Wesley Morris of the New York Times called the 24-hour performance at St. Ann’s “one of the greatest experiences of my life.” How would you describe it from your perspective?

It felt a bit like manhood or queendomhood. It felt like coming of age in a way. I’m not a kid anymore. I felt incredibly bonded to the people in the room: the audience, the musicians and the guests. I see them now, people I haven’t seen since that show, and I feel like they’re family. It felt like this profound experience we all went through together. I’ve never seen an audience that emotionally available before. That’s proven true for the six-hour shows, too.

Taylor Mac in Chapter 3, Decade 15 (Photo Credit: Teddy Wolff)

I was really inspired by your piece What’s gonna happen on your website and the idea of being makers not markers. Can you explain how it applies to your work and how it might help the rest of us deal with what is happening?

I don’t think everybody is an artist. The Public Theatre had a program Everyone’s An Artist. No, everyone has the capability of being creative. Being an artist is building a craft and putting years of your life into it and building an expertise to be an artist. But everyone is creative. Everyone has the ability to make things. To make something that is tangible instead of ephemeral ideas or writing on a Facebook post. You can do something in the world.

That’s how I approach it. Instead of marking your life – social media doesn’t feel like direct action. We do real life at my show. We don’t mark. The audience has an opportunity to and are encouraged to be makers of the show with us. What they do in the theatre is the profundity. I’m just the diviner. It’s the audience’s job to go digging and I give them the tools to do so. Then I’m cheerleading, but I’m the one who is sweating.

Leonard Bernstein, whose 100th birthday is being celebrated around the world said in 1967 about the state of affairs, “It’s worse than ever because of the multiplying nuclear arsenals and the total unpredictability of statesmen who are hardly statesmen like.” He also bemoaned the “farcical cynical way everything is being handled. The massive lie that is constantly being told. How can one feel that one is part of anything real? I can’t.” 51 years later, do you share his view or are you more optimistic?

I’m more optimistic because that was 51 years ago and we’re still here. The wonderful thing about our system is nobody can fuck it up for too long. Trump’s got four years, maybe eight, to fuck it up and then in come the cleaners.
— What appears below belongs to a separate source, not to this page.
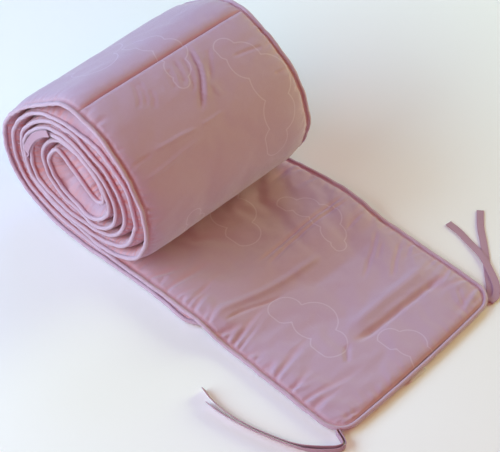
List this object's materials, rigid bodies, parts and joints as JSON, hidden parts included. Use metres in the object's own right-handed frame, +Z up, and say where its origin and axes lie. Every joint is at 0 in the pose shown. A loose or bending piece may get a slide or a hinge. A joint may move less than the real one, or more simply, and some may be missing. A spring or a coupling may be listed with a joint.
{
  "type": "crib bumper",
  "caption": "Padded cotton cot bumper with piped edges and tape ties, rolled up with one end laid out flat.",
  "frame": {"origin": "on the floor under the roll's axis, half-way along the roll", "axes": "+Z up, +X from the roll towards the free end, +Y from the near end of the roll, where the turns show, towards its far end"},
  "size_m": [0.6296, 0.5067, 0.261],
  "materials": {
    "cotton_panel": "fine plain-woven cotton with a soft sheen, pink, printed with thin pale outlines",
    "cotton_piping": "the same cotton cut on the bias over a cord",
    "cotton_tape": "narrow folded and edge-stitched cotton tape, matt",
    "label_tape": "smooth satin ribbon, bare"
  },
  "bodies": {
    "root": {"panel_short_outer": "cotton_panel", "panel_long_outer": "cotton_panel", "panel_short_inner": "cotton_panel", "panel_long_tongue": "cotton_panel", "piping": "cotton_piping", "tie_near": "cotton_tape", "tie_far": "cotton_tape", "tie_tucked": "cotton_tape", "label": "label_tape"}
  },
  "joints": []
}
We have to do our job to get in the position to start the cleaning again.

Los Angeles is one of a few cities getting all 24 hours of this marathon work.
Taylor Mac in Chapter 1, Decade 6 (Photo Credit: Teddy Wolff)
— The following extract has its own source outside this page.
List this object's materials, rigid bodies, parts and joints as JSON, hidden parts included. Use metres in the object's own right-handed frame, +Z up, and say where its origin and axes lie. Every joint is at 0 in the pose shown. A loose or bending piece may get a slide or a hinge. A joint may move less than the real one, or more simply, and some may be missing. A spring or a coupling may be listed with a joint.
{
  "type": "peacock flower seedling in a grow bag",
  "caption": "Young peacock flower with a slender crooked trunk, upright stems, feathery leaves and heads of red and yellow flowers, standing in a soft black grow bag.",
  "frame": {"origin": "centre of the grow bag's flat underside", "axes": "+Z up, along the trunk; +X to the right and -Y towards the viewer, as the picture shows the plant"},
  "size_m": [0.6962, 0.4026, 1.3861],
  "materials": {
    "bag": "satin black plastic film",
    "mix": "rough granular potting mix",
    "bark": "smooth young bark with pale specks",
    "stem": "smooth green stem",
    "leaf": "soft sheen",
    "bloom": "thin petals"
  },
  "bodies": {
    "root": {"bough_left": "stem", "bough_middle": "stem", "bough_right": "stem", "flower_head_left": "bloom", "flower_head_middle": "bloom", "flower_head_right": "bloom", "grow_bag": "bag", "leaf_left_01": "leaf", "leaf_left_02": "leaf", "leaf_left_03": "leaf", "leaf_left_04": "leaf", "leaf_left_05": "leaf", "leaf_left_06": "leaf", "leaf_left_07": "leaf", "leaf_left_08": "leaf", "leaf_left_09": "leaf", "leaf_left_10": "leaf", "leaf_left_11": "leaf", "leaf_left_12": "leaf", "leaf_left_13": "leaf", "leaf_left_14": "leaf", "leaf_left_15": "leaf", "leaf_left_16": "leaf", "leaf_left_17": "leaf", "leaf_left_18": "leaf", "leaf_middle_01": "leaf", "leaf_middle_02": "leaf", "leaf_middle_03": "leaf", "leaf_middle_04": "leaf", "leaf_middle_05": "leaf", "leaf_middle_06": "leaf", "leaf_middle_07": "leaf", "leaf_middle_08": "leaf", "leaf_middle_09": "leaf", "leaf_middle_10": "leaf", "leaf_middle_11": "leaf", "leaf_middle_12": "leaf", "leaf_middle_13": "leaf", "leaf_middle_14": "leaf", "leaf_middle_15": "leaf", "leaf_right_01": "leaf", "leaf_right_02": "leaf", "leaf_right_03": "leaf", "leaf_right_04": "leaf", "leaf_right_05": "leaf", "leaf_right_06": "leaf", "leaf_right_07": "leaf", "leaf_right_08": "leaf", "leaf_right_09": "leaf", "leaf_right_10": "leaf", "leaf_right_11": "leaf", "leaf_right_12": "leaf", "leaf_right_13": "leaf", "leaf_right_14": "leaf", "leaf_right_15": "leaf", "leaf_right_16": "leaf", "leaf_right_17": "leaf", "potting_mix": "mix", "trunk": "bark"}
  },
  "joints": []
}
We’re having a hard time learning how to deal with a new force: the internet, social media. It’s a challenge. I think it’s the wrong time to be engaging in social media. If a salesman can become president then you have to protest the tool of production and the internet is that. Until we figure that out, we should take it a bit slower.

I’m trying to spend time with actual people and have real conversations rather than un-nuanced arguments. Everybody wants to be seen and heard. I know why. Because so many aren’t. At the same time you see yourself in every reflective surface. You have to see yourself in everything? It’s such an egocentric culture.

It’s one of the reasons we made this show primarily about the audience. It’s our attempt to make it about somebody else. To be seen and heard. Take up space for ourselves. But at the same time, give more space to the community in the room.